Friday, March 16, 2012

Codifying the Humanities, Humanizing Code

In a recent post titled Don't Circle The Wagons Bethanie Nowviskie observes that while the humanities tend to have a more theoretical orientation, coders tend to engage in a lot more praxis.  While one could nitpick Nowviskie about how much this observation really accords with reality (coders can spend a good deal of time honing tools before actually using them to produce anything useful) it does point to a semantic issue that lies at the core of the Digital Humanities.  DH, as Kathleen Fitzpatrick has defined it, uses digital tools for humanities work but at the same time uses the frameworks of the humanities to make sense of digital technologies.  Louis Menand, in The MarketPlace of Ideas speaks of this duality too.  Although in his view it's not particular to the humanities but is instead a tension that exists more generally in universities that promote the liberal arts and more utilitarian disciplines:


Liberal education is enormously useful in its anti-utilitarianism. Almost any liberal arts field can be made non-liberal by turning it in the direction of some practical skill with which it is already associated. English departments can become writing programs, even publishing programs; pure mathematics can become applied mathematics, even engineering; sociology shades into social work; biology shades into medicine; political science and social theory lead to law and political administration; and so on. But conversely, and more importantly, any practical field can be made liberal simply by teaching it historically or theoretically. Many economics departments refuse to offer courses in accounting, despite student demand for them. It is felt that accounting is not a liberal art. Maybe not, but one must always remember the immortal dictum: Garbage is garbage, but the historyof garbage is scholarship. Accounting is a trade, but the history of accounting is a subject of disinterested inquiry—a liberal art. And the accountant who knows something about the history of accounting will be a better accountant. That knowledge pays off in the marketplace. Similarly, future lawyers benefit from learning about the philosophical aspects of the law, just as literature majors learn more about poetry by writing poems.
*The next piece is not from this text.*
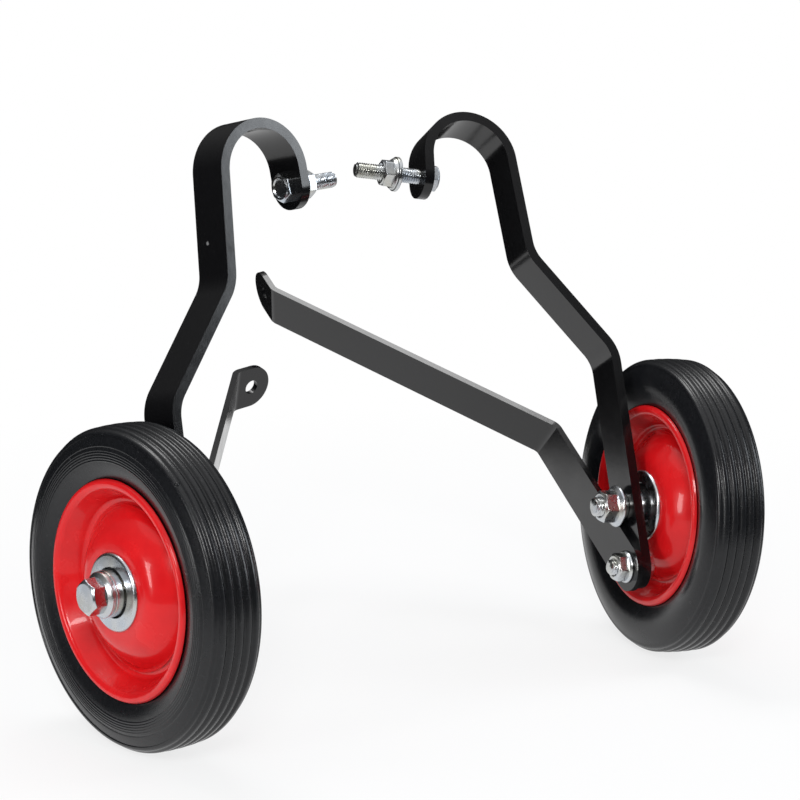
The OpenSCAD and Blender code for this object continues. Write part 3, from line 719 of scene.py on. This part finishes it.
def makeFasteners(unit):
    # axle and brace bolts point inwards through the arm, and the hook bolt out of the hook
    down = np.array([0, 0, -1.])
    b, n = bolts["axle_bolt"], nuts["axle_nut"]
    addFastener(unit + "_axle_bolt_m10", boltRows(b), b["across"], unit, "axle_bolt",
                out * seats["axle_bolt"], out, down, b)
    addFastener(unit + "_axle_nut_m10", nutRows(n), n["across"], unit, "axle_nut",
                out * seats["axle_nut"], -out, down, ring=True)
    b, n = bolts["brace_bolt"], nuts["small_nut"]
    addFastener(unit + "_brace_bolt_m8", boltRows(b), b["across"], unit, "brace_bolt",
                foot + out * seats["face"], out, down, b)
    addFastener(unit + "_brace_nut_m8", nutRows(n), n["across"], unit, "brace_nut",
                foot + out * seats["brace_nut"], -out, down, ring=True)
    hole, direction, ahead = hookPlace()
    b = bolts[unit + "_hook_bolt"]
    addFastener(unit + "_hook_bolt_m8", boltRows(b), b["across"], unit, "hook_bolt",
                hole - direction * seats["face"], -direction, ahead, b)
    back = seats["face"] + nutBack[unit]
    w = hookWasher
    corners = [(w["bore"], 0), (w["radius"], 0), (w["radius"], w["thick"]), (w["bore"], w["thick"])]
    outline = roundedCorners(corners, w["edge"], 3)
    rows = np.column_stack([outline, np.zeros(len(outline))])
    addFastener(unit + "_hook_washer_m8", rows, 1, unit, "hook_washer",
                hole + direction * back, direction, ahead, ring=True)
    addFastener(unit + "_hook_nut_m8", nutRows(n), n["across"], unit, "hook_nut",
                hole + direction * (back + w["thick"]), direction, ahead, ring=True)


for unit in units:
    makeFasteners(unit)
print("fasteners made")

# The solids that stay take the finish of their slot
for row in frame["record"]["subparts"]:
    obj = frame["nodes"][row["node"]]
    obj.data.materials.clear()
    obj.data.materials.append(finish[row["material_slot"]])


def litOrWhite(tree, lit, white):
    # what the camera, mirror rays and glass see is white, and everything else gets the plain level
    path = tree.nodes.new("ShaderNodeLightPath")
    either = path.outputs["Is Camera Ray"]
    for name in ("Is Glossy Ray", "Is Transmission Ray"):
        most = mathNode(tree, "MAXIMUM", either)
        tree.links.new(path.outputs[name], most.inputs[1])
        either = most.outputs[0]
    mix = tree.nodes.new("ShaderNodeMixShader")
    tree.links.new(either, mix.inputs[0])
    tree.links.new(lit, mix.inputs[1])
    tree.links.new(white, mix.inputs[2])
    return mix.outputs[0]


background = {"tint": (.93, .95, 1, 1), "lit": .42, "white": 1}


def makeWorld():
    # white to look at, and a soft cool light to the object
    world = bpy.data.worlds.new("studio")
    bpy.context.scene.world = world
    world.use_nodes = True
    tree = world.node_tree
    lit = tree.nodes["Background"]
    lit.inputs["Color"].default_value = background["tint"]
    lit.inputs["Strength"].default_value = background["lit"]
    white = tree.nodes.new("ShaderNodeBackground")
    white.inputs["Color"].default_value = (1, 1, 1, 1)
    white.inputs["Strength"].default_value = background["white"]
    seen = litOrWhite(tree, lit.outputs[0], white.outputs[0])
    tree.links.new(seen, tree.nodes["World Output"].inputs[0])


ground = {"half": 4, "drop": -.0002, "whiteness": [(.2, .78), (.6, 1)]}


def makeFloor():
    mesh = bpy.data.meshes.new("floor")
    corners = [(x * ground["half"], y * ground["half"], ground["drop"])
               for x, y in ((-1, -1), (1, -1), (1, 1), (-1, 1))]
    mesh.from_pydata(corners, [], [[0, 1, 2, 3]])
    floor = bpy.data.objects.new("floor", mesh)
    bpy.context.scene.collection.objects.link(floor)
    mat, tree, shader = newMaterial("pale_floor", Base_Color=(.86, .86, .86, 1), Roughness=.9)
    shader.inputs["Specular IOR Level"].default_value = 0
    # pure white far out, and a share of real floor round the object, which holds the soft shadow
    white = tree.nodes.new("ShaderNodeEmission")
    reach = distanceNode(tree, (0, 0, 0))
    share = rampNode(tree, reach.outputs["Value"], ground["whiteness"])
    mix = tree.nodes.new("ShaderNodeMixShader")
    tree.links.new(share.outputs["Color"], mix.inputs[0])
    tree.links.new(shader.outputs[0], mix.inputs[1])
    tree.links.new(white.outputs[0], mix.inputs[2])
    tree.links.new(litOrWhite(tree, shader.outputs[0], mix.outputs[0]),
                   tree.nodes["Material Output"].inputs[0])
    mesh.materials.append(mat)


# Each lamp's place and size (width, height) are in metres, and its power is in watts
lamps = {
    "key": {"place": (-1.05, -1.65, 1.35), "size": (.6, .5), "power": 20, "tint": (1, 1, 1)},
    "left": {"place": (-1.75, -.4, .42), "size": (.3, .8), "power": 9, "tint": (1, 1, 1)},
    "right": {"place": (1.5, -1.1, .75), "size": (.5, 1.1), "power": 13, "tint": (.9, .95, 1)},
    "top": {"place": (.1, .6, 1.9), "size": (1.1, .6), "power": 15, "tint": (1, 1, 1)},
}


def makeLamps():
    # each lamp looks at the middle of the object, with its width level
    target = np.array([0, 0, .13])
    for name, lamp in lamps.items():
        data = bpy.data.lights.new(name, "AREA")
        data.shape = "RECTANGLE"
        data.size, data.size_y = lamp["size"]
        data.energy = lamp["power"]
        data.color = lamp["tint"]
        obj = bpy.data.objects.new(name, data)
        back = np.array(lamp["place"]) - target
        back /= np.linalg.norm(back)
        right = np.cross([0, 0, 1.], back)
        right /= np.linalg.norm(right)
        pose = Matrix(np.column_stack([right, np.cross(back, right), back]).tolist()).to_4x4()
        pose.translation = lamp["place"]
        obj.matrix_world = pose
        bpy.context.scene.collection.objects.link(obj)


flag = {"outline": [(.5, .002), (1.6, .02), (2.4, .25), (2.5, 1.2), (2.3, 2.6)],
        "shades": [(0, .015), (.25, .03), (.6, .12), (1, .35)]}


def makeFlag():
    # a dark curtain round the table, its outline turned about z, which only shows in gloss and metal
    count = around["curtain"]
    a = np.linspace(0, 2 * np.pi, count, endpoint=False)[None, :]
    r, h = np.array(flag["outline"]).T[:, :, None]
    points = np.stack(np.broadcast_arrays(r * np.sin(a), r * np.cos(a), h), -1)
    mesh = bpy.data.meshes.new("flag")
    mesh.from_pydata(points.reshape(-1, 3).tolist(), [], gridFaces(len(flag["outline"]), count))
    curtain = bpy.data.objects.new("flag", mesh)
    bpy.context.scene.collection.objects.link(curtain)
    # the curtain glows by itself, from nearly black at the foot to mid grey at the top
    mat, tree, shader = newMaterial("dark_curtain")
    coord = tree.nodes.new("ShaderNodeTexCoord")
    parts = tree.nodes.new("ShaderNodeSeparateXYZ")
    tree.links.new(coord.outputs["Object"], parts.inputs[0])
    share = mathNode(tree, "DIVIDE", parts.outputs["Z"], flag["outline"][-1][1])
    shade = rampNode(tree, share.outputs[0], flag["shades"])
    glow = tree.nodes.new("ShaderNodeEmission")
    tree.links.new(shade.outputs["Color"], glow.inputs["Color"])
    tree.links.new(glow.outputs[0], tree.nodes["Material Output"].inputs[0])
    mesh.materials.append(mat)
    for kind in ("camera", "diffuse", "transmission", "shadow", "volume_scatter"):
        setattr(curtain, "visible_" + kind, False)


makeWorld()
makeFlag()
makeFloor()
makeLamps()
bpy.context.scene.view_settings.view_transform = "Standard"
print("studio set")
In embracing the university as a place that produces but also interprets, maybe one thing we need to do, as Digital Humanists take up the call to learn how to code, is to learn it in a way that embraces the dualities that Fitzpatrick and Menand describe.   Of course one can't learn to code simply through studying it's history.  But maybe,  when we teach and learn code we should spend more time dwelling on its origins.  As I begin to think how I'm going to teach an introductory course on Web programming next fall I wonder if there's room for the following video by Chuck Severance on the history and origins of Javascript:



My hope is that there's at least a little bit of room for history in these courses. If there is, we'll be in a better place to bring interpretive approaches to bear on technical subjects while also bringing technical know-how to more interpretive disciplines.